Even if not explicitly interventionist, owners always matter because they give management teams their mandates and set their incentives.
But they also have a tendency to want to get involved, and true strategic and operational autonomy tends to depend upon flawless execution.
Tokio Marine has been happy to allow HCC a high degree of autonomy; Mitsui Sumitomo has taken close control of Amlin. PartnerRe will need to rehabilitate its performance and avoid missteps to avoid heavy control from its parent.
The nightmare scenario
Covea's past behaviour also raises the possibility of an absolute nightmare scenario here – one that should be contemplated at this point. After all, with Aon-Willis we have just passed through another M&A deal where not enough thought was given to the most severe downside scenario.
In this scenario, let's first say the deal closes, and Covea at last gets its reinsurance platform.
Elevated catastrophe losses establish themselves as an annual phenomenon. Higher inflation becomes endemic and results in adverse development on prior accident years and accelerating loss-cost inflation on the current year. PartnerRe continues its streak of underwriting losses. Reverting to type, the reinsurance market goes soft.
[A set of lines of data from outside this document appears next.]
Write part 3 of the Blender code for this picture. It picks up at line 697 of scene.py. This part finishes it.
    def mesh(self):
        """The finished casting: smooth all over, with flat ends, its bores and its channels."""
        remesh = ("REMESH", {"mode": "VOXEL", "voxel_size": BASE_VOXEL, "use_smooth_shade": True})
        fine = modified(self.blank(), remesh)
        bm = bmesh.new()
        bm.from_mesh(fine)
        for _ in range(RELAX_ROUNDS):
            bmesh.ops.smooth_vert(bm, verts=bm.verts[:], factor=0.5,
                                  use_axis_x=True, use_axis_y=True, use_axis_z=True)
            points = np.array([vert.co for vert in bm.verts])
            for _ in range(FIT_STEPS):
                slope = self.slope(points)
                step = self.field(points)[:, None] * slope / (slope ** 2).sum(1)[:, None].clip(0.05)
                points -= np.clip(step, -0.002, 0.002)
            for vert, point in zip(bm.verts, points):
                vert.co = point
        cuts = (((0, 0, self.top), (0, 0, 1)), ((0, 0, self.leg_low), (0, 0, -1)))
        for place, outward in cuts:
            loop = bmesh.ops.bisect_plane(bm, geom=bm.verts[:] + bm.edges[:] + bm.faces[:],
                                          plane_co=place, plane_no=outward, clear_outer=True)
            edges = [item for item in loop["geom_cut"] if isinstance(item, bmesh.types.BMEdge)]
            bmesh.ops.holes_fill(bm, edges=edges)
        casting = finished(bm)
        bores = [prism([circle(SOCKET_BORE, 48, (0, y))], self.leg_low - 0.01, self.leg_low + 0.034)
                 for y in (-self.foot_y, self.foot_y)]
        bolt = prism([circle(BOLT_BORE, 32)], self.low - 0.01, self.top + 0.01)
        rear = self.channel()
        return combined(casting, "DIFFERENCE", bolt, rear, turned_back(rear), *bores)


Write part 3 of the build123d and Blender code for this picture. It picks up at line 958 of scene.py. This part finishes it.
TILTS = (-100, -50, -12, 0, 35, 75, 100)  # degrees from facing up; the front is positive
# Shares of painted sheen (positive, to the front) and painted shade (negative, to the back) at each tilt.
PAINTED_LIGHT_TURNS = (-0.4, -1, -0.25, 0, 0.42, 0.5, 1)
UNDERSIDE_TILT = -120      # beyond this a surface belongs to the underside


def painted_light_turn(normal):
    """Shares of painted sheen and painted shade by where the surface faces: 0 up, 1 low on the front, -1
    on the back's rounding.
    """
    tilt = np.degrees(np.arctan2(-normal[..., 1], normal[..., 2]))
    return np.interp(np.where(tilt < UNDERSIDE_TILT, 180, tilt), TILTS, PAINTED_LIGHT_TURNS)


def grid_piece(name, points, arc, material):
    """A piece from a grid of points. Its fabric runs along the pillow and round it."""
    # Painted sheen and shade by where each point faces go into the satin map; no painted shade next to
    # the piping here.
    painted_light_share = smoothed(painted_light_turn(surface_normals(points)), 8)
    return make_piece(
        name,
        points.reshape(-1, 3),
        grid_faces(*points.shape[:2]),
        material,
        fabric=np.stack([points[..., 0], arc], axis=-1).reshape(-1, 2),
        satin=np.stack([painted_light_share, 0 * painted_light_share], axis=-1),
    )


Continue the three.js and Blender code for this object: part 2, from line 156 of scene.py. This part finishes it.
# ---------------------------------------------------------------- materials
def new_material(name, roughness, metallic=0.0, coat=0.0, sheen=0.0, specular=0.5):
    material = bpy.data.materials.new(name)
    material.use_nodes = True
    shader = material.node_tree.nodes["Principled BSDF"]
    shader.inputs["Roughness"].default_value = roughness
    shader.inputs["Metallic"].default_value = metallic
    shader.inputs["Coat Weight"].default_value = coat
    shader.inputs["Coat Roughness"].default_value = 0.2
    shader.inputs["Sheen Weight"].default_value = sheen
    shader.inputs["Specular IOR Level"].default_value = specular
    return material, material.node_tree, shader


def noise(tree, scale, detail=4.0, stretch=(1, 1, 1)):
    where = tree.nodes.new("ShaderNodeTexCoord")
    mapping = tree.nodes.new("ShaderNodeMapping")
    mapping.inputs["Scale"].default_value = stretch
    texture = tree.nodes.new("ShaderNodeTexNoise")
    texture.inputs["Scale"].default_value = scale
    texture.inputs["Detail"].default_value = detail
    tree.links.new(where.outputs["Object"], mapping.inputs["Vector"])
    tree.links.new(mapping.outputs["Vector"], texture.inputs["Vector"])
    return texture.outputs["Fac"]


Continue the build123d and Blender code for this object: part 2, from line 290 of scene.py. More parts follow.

Staff turnover becomes a problem, with some senior staff leaving shortly after the deal, finding the environment uncongenial. Others are lured away by big offers in an increasingly competitive hiring market. Others still depart after two or three years when multi-year comp is paid.
Sizing up problems on multiple fronts, Covea decides it doesn't want to be in the reinsurance market anymore (as Exor did), and places PartnerRe up for sale.
Denuded of key staff, a depleted force – PartnerRe must find a buyer for a third time in 10 years. And it must find a buyer willing to trade with Covea for an asset focused on an unfavoured segment.
The deal announced yesterday opens up this depressing possibility.
Exor here may ultimately exit reinsurance with some kind of a return, satisfying its shareholders, but in doing so it is creating real risk to PartnerRe’s franchise, staff and clients.